- _EXERCISE AIM_
Repeat, exactly as written, every line from the one holding "const wand = new THREE.Group();" through the one holding "zip(*points))), Vector(map(max, zip(*points)))". Leave out all other lines.

- _SUPPLIED MATERIAL_
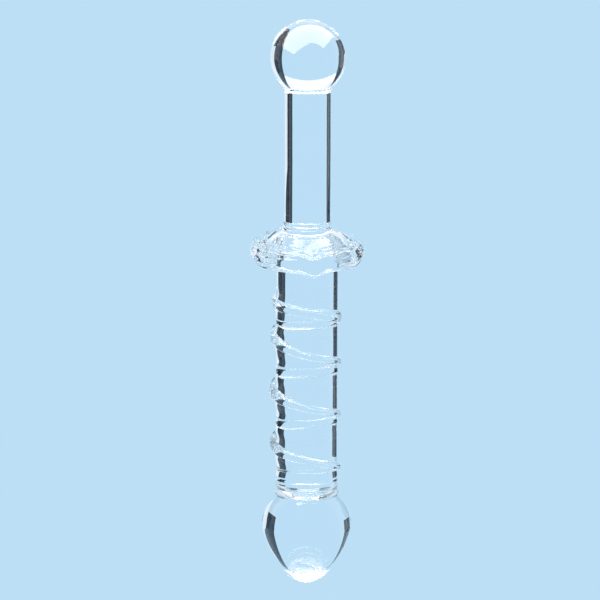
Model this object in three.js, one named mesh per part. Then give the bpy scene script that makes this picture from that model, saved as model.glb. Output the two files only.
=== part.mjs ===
// A solid clear glass wand, flame-worked from rods and gathers of borosilicate glass.
// Millimetres, +Z up along the wand, origin on its axis in the middle of the grip rod, where it is held.
// The front of the wand is -Y and its right side is +X.

import * as THREE from 'three';

// Driving dimensions. Heights are measured from the tip, and the whole wand is moved down at the end.
const totalHeight = 231;
const ballRadius = 15.15;
const gripRadius = 9.3;
const shaftRadius = 12.5;
const shaftTop = 143.4;
const shaftBottom = 42.2;
const flareHeight = 7.6;
const flareRingHeight = 5;
const flareRingRadius = 9.85;
const flareRingSection = 1.1;
const flareConeTopHeight = 2.5;
const flareConeTopRadius = 10.4;
const flareConeDrop = 0.6;
const collarRadius = 23.2;
const collarRimSection = 4.1;
const collarRimHeight = 137.9;
const collarTopAtBore = 145.7;
const collarBottomAtBore = 133.2;
const collarPlainWidth = 1;
const beadRadius = 13;
const beadHeight = 4.8;
const bulbRadius = 18.2;
const bulbWidestHeight = 24.4;
const bulbTop = 36.8;
const bulbTipExponent = 1.42;
const bulbUpperHalfAxis = 17.3;
const jointGap = 0.3;

// The collar sits a little askew: it falls towards the front by this angle.
const collarTilt = THREE.MathUtils.degToRad(6.5);

// Directions of the six tool marks pressed into the collar's rim, from the front towards the right, and
// how deep each one is beside the deepest, which is at the front.
const flutes = [[-115, 0.35], [-55, 0.4], [6.6, 1], [59, 0.45], [112.5, 0.35], [175, 0.4]];
const fluteHalfWidth = THREE.MathUtils.degToRad(11);
const fluteFalloff = 1.5;
const fluteDipAbove = 1.5;
const fluteDipBelow = 1.7;
const fluteBulge = 0.4;

// The trail is wound by hand, so its pitch and its section vary. Each row is a quarter turn further on,
// from the left side through the front: the height of its middle, its half width and how far it stands out.
const trailStations = [
  [117, 2.6, 1.6], [114.4, 2, 1.7], [110.5, 2.9, 1.6], [106.6, 2.2, 1.3],
  [102.8, 3.1, 2.1], [96.8, 1.6, 1.8], [92, 2, 1.6], [86.4, 2.4, 1.5],
  [80.5, 3.2, 2.3], [75.3, 1.6, 1.8], [70.6, 1.9, 1.5], [65.2, 2, 0.9],
  [58.4, 3, 2], [53.6, 1.6, 1.7], [48.6, 2.1, 1.4], [45.6, 1.4, 0.8],
];
const trailStartTurn = -0.1;
const trailEndTurn = 3.8;
const trailTaperTurns = 0.15;
const trailThinnest = 0.12;

// How finely round surfaces are divided.
const roundSegments = 48;
const collarSegments = 72;
const trailStepsPerTurn = 30;
const trailSides = 8;

function glass(colour) {
  return new THREE.MeshStandardMaterial({ color: colour, roughness: 0.04, metalness: 0 });
}

// Points on a circular arc in the (radius, height) plane. Angle 0 points away from the axis.
function arc(centreRadius, centreHeight, radius, fromDegrees, toDegrees, steps) {
  const points = [];
  for (let step = 0; step <= steps; step += 1) {
    const angle = THREE.MathUtils.degToRad(THREE.MathUtils.lerp(fromDegrees, toDegrees, step / steps));
    points.push(new THREE.Vector2(
      centreRadius + radius * Math.cos(angle),
      centreHeight + radius * Math.sin(angle),
    ));
  }
  return points;
}

// Turns a profile, listed upwards along its outside, about the Z axis.
function revolve(profile, segments = roundSegments) {
  return new THREE.LatheGeometry(profile, segments).rotateX(Math.PI / 2);
}

function onAxis(height) {
  return new THREE.Vector2(0, height);
}

// Moves every vertex of a geometry by a function of its position.
function reshape(geometry, move) {
  const positions = geometry.getAttribute('position');
  const point = new THREE.Vector3();
  for (let index = 0; index < positions.count; index += 1) {
    point.fromBufferAttribute(positions, index);
    move(point);
    positions.setXYZ(index, point.x, point.y, point.z);
  }
  geometry.computeVertexNormals();
  return geometry;
}

function addPiece(group, name, geometry, height, colour) {
  const piece = new THREE.Mesh(geometry, glass(colour));
  piece.name = name;
  piece.position.z = height;
  group.add(piece);
}

// The ball is a full sphere down to the circle where it meets the grip rod.
const ballSeatDegrees = -THREE.MathUtils.radToDeg(Math.acos(gripRadius / ballRadius));
const ballSeat = ballRadius * Math.sin(THREE.MathUtils.degToRad(ballSeatDegrees));
const ballCentre = totalHeight - ballRadius;

function gripBall() {
  return revolve([onAxis(ballSeat), ...arc(0, 0, ballRadius, ballSeatDegrees, 90, 16)]);
}

function rod(radius, height) {
  return new THREE.CylinderGeometry(radius, radius, height, roundSegments).rotateX(Math.PI / 2);
}

// The shoulder steps out from the grip rod: a rounded ring, then a cone out to the shaft's radius.
// Its two ends are level, and between them it is as askew as the collar.
function gripFlare() {
  const coneEdge = flareConeTopHeight - flareConeDrop;
  const profile = [
    onAxis(0),
    new THREE.Vector2(shaftRadius, 0),
    new THREE.Vector2(shaftRadius, coneEdge),
    new THREE.Vector2(flareConeTopRadius, flareConeTopHeight),
    ...arc(flareRingRadius - flareRingSection, flareRingHeight, flareRingSection, -20, 60, 4),
    new THREE.Vector2(gripRadius, flareHeight),
    onAxis(flareHeight),
  ];
  const slope = Math.tan(collarTilt);
  return reshape(revolve(profile), (point) => {
    const aboveRing = (flareHeight - point.z) / (flareHeight - flareRingHeight - flareRingSection);
    const askew = Math.min(point.z / coneEdge, aboveRing, 1);
    point.z += point.y * slope * askew;
  });
}

// 1 in the middle of a tool mark, falling to 0 beside it.
function fluteDepth(x, y) {
  const fromFront = Math.atan2(x, -y);
  let depth = 0;
  for (const [degrees, strength] of flutes) {
    const away = fromFront - THREE.MathUtils.degToRad(degrees);
    const turned = Math.atan2(Math.sin(away), Math.cos(away));
    depth += strength * Math.exp(-((turned / fluteHalfWidth) ** 2) * fluteFalloff);
  }
  return Math.min(depth, 1);
}

// The collar is a ring of glass around the shaft, with a sloping top, a round rim and a flat underside.
function flutedCollar() {
  const bore = shaftRadius + jointGap;
  const rimCentre = collarRadius - collarRimSection;
  const profile = [
    new THREE.Vector2(bore, collarBottomAtBore),
    ...arc(rimCentre, collarRimHeight, collarRimSection, -90, 65, 8),
    new THREE.Vector2(bore, collarTopAtBore),
    new THREE.Vector2(bore, collarBottomAtBore),
  ];
  const slope = Math.tan(collarTilt);
  return reshape(revolve(profile, collarSegments), (point) => {
    const radius = Math.hypot(point.x, point.y);
    const outwards = THREE.MathUtils.smoothstep(radius, bore + collarPlainWidth, rimCentre);
    const upwards = THREE.MathUtils.smoothstep(
      point.z,
      collarRimHeight - collarRimSection,
      collarRimHeight + collarRimSection,
    );
    const depth = fluteDepth(point.x, point.y) * outwards;
    const dip = THREE.MathUtils.lerp(fluteDipBelow, fluteDipAbove, upwards);
    const spread = 1 + (fluteBulge * depth) / radius;
    point.z += point.y * slope - dip * depth;
    point.x *= spread;
    point.y *= spread;
  });
}

function neckBead() {
  const side = (beadHeight * beadHeight / 4 + (beadRadius - shaftRadius) ** 2) / (2 * (beadRadius - shaftRadius));
  const spanDegrees = THREE.MathUtils.radToDeg(Math.asin(beadHeight / 2 / side));
  return revolve([
    onAxis(-beadHeight / 2),
    ...arc(beadRadius - side, 0, side, -spanDegrees, spanDegrees, 4),
    onAxis(beadHeight / 2),
  ]);
}

// The tip is an acorn: pointed-round below its widest circle, part of an ellipse above it.
function tipBulb() {
  const below = 12;
  const above = 6;
  const profile = [];
  for (let step = 0; step <= below; step += 1) {
    const drop = Math.cos((Math.PI / 2) * (step / below)) ** (4 / 3);
    profile.push(new THREE.Vector2(
      bulbRadius * Math.sqrt(1 - drop ** bulbTipExponent),
      bulbWidestHeight * (1 - drop),
    ));
  }
  for (let step = 1; step <= above; step += 1) {
    const rise = (bulbTop - bulbWidestHeight) * (step / above);
    profile.push(new THREE.Vector2(
      bulbRadius * Math.sqrt(1 - (rise / bulbUpperHalfAxis) ** 2),
      bulbWidestHeight + rise,
    ));
  }
  profile.push(onAxis(bulbTop));
  return revolve(profile);
}

// The trail's height, half width and rise after a number of turns from the left side. Before the first
// station and past the last one, it carries on as it was going.
function trailAt(turn) {
  const places = trailStations.length - 1;
  const place = turn * 4;
  const inside = THREE.MathUtils.clamp(place, 0, places);
  const curve = new THREE.CatmullRomCurve3(
    trailStations.map((station) => new THREE.Vector3(...station)),
    false,
    'catmullrom',
    0.5,
  );
  const [height, halfWidth, rise] = curve.getPoint(inside / places).toArray();
  const edge = place < 0 ? 0 : places - 1;
  const fall = trailStations[edge + 1][0] - trailStations[edge][0];
  return { height: height + (place - inside) * fall, halfWidth, rise };
}

// A D-shaped bead of glass wound around the shaft, left-handed, thinning out to nothing at each end.
function spiralTrail() {
  const turns = trailEndTurn - trailStartTurn;
  const steps = Math.round(turns * trailStepsPerTurn);
  const inner = shaftRadius + jointGap;
  const straight = new THREE.CylinderGeometry(1, 1, turns, trailSides, steps);
  return reshape(straight, (point) => {
    const fromStart = turns / 2 + point.y;
    const turn = trailStartTurn + fromStart;
    const toEnd = Math.min(fromStart, turns - fromStart) / trailTaperTurns;
    const size = Math.max(Math.sqrt(1 - (1 - THREE.MathUtils.clamp(toEnd, 0, 1)) ** 2), trailThinnest);
    const angle = Math.PI * (1 + 2 * turn);
    const station = trailAt(turn);
    const radius = inner + station.rise * size * Math.max(point.x, 0);
    point.z = station.height + station.halfWidth * size * point.z;
    point.x = radius * Math.cos(angle);
    point.y = radius * Math.sin(angle);
  });
}

const gripTop = ballCentre + ballSeat - jointGap;
const flareBase = shaftTop + jointGap;
const gripBottom = flareBase + flareHeight + jointGap;
const gripLength = gripTop - gripBottom;
const shaftLength = shaftTop - shaftBottom;

const wand = new THREE.Group();
addPiece(wand, 'grip_ball', gripBall(), ballCentre, 0xd6ecf8);
addPiece(wand, 'grip_rod', rod(gripRadius, gripLength), gripBottom + gripLength / 2, 0xcfe7f5);
addPiece(wand, 'grip_flare', gripFlare(), flareBase, 0xe6f3fa);
addPiece(wand, 'fluted_collar', flutedCollar(), 0, 0xe9f4fa);
addPiece(wand, 'shaft', rod(shaftRadius, shaftLength), shaftBottom + shaftLength / 2, 0xcfe7f5);
addPiece(wand, 'spiral_trail', spiralTrail(), 0, 0xe3f1f9);
addPiece(wand, 'neck_bead', neckBead(), bulbTop + jointGap + beadHeight / 2, 0xf1f8fc);
addPiece(wand, 'tip_bulb', tipBulb(), 0, 0xd9edf8);

// The wand can't stand on its tip: a hand holds it by the middle of the grip rod, so the origin is there.
wand.position.z = -(gripBottom + gripLength / 2);

export default wand;
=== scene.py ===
"""The looks of a solid clear glass wand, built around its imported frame.

Metres, +Z up along the wand, origin in the middle of the grip, front towards -Y.
Each piece is a mesh of its own, and all are closed but the shaft's: see SKIN_START. Where two
pieces are fused, both carry a joint material that light crosses unbent, so the assembled
pieces read as one piece of glass.
"""

import functools
import math

import bpy
import numpy as np
from mathutils import Matrix, Vector, noise


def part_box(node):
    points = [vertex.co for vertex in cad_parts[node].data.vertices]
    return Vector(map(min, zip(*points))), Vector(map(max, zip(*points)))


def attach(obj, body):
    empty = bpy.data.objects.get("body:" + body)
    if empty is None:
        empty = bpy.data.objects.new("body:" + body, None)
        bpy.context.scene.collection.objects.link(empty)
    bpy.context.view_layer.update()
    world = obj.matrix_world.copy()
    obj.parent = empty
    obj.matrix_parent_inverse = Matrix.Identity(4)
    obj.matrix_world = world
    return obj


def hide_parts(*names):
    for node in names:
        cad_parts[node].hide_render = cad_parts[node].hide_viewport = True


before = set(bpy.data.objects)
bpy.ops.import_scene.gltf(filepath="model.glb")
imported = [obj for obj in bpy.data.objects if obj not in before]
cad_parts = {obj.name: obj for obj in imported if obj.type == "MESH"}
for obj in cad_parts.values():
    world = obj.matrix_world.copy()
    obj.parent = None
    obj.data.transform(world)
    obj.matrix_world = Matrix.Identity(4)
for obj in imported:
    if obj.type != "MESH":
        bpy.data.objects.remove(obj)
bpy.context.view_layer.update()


# ---- Driving dimensions, in metres: what the frame gives, then what only the looks need ----

def radius_of(node):
    low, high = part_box(node)
    return (high.x - low.x) / 2


def joint_between(lower, upper):
    """The height of the fused joint between two stacked nodes: the middle of their gap."""
    return (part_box(lower)[1].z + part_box(upper)[0].z) / 2


GRIP_R = radius_of("grip_rod")
SHAFT_R = radius_of("shaft")
BALL_R = radius_of("grip_ball")
BEAD_R = radius_of("neck_bead")
BULB_R = radius_of("tip_bulb")
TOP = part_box("grip_ball")[1].z
BALL_JOINT = joint_between("grip_rod", "grip_ball")
GRIP_JOINT = joint_between("grip_flare", "grip_rod")
FLARE_JOINT = joint_between("shaft", "grip_flare")
BEAD_JOINT = joint_between("neck_bead", "shaft")
BULB_JOINT = joint_between("tip_bulb", "neck_bead")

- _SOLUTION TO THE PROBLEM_
const wand = new THREE.Group();
addPiece(wand, 'grip_ball', gripBall(), ballCentre, 0xd6ecf8);
addPiece(wand, 'grip_rod', rod(gripRadius, gripLength), gripBottom + gripLength / 2, 0xcfe7f5);
addPiece(wand, 'grip_flare', gripFlare(), flareBase, 0xe6f3fa);
addPiece(wand, 'fluted_collar', flutedCollar(), 0, 0xe9f4fa);
addPiece(wand, 'shaft', rod(shaftRadius, shaftLength), shaftBottom + shaftLength / 2, 0xcfe7f5);
addPiece(wand, 'spiral_trail', spiralTrail(), 0, 0xe3f1f9);
addPiece(wand, 'neck_bead', neckBead(), bulbTop + jointGap + beadHeight / 2, 0xf1f8fc);
addPiece(wand, 'tip_bulb', tipBulb(), 0, 0xd9edf8);

// The wand can't stand on its tip: a hand holds it by the middle of the grip rod, so the origin is there.
wand.position.z = -(gripBottom + gripLength / 2);

export default wand;
=== scene.py ===
"""The looks of a solid clear glass wand, built around its imported frame.

Metres, +Z up along the wand, origin in the middle of the grip, front towards -Y.
Each piece is a mesh of its own, and all are closed but the shaft's: see SKIN_START. Where two
pieces are fused, both carry a joint material that light crosses unbent, so the assembled
pieces read as one piece of glass.
"""

import functools
import math

import bpy
import numpy as np
from mathutils import Matrix, Vector, noise


def part_box(node):
    points = [vertex.co for vertex in cad_parts[node].data.vertices]
    return Vector(map(min, zip(*points))), Vector(map(max, zip(*points)))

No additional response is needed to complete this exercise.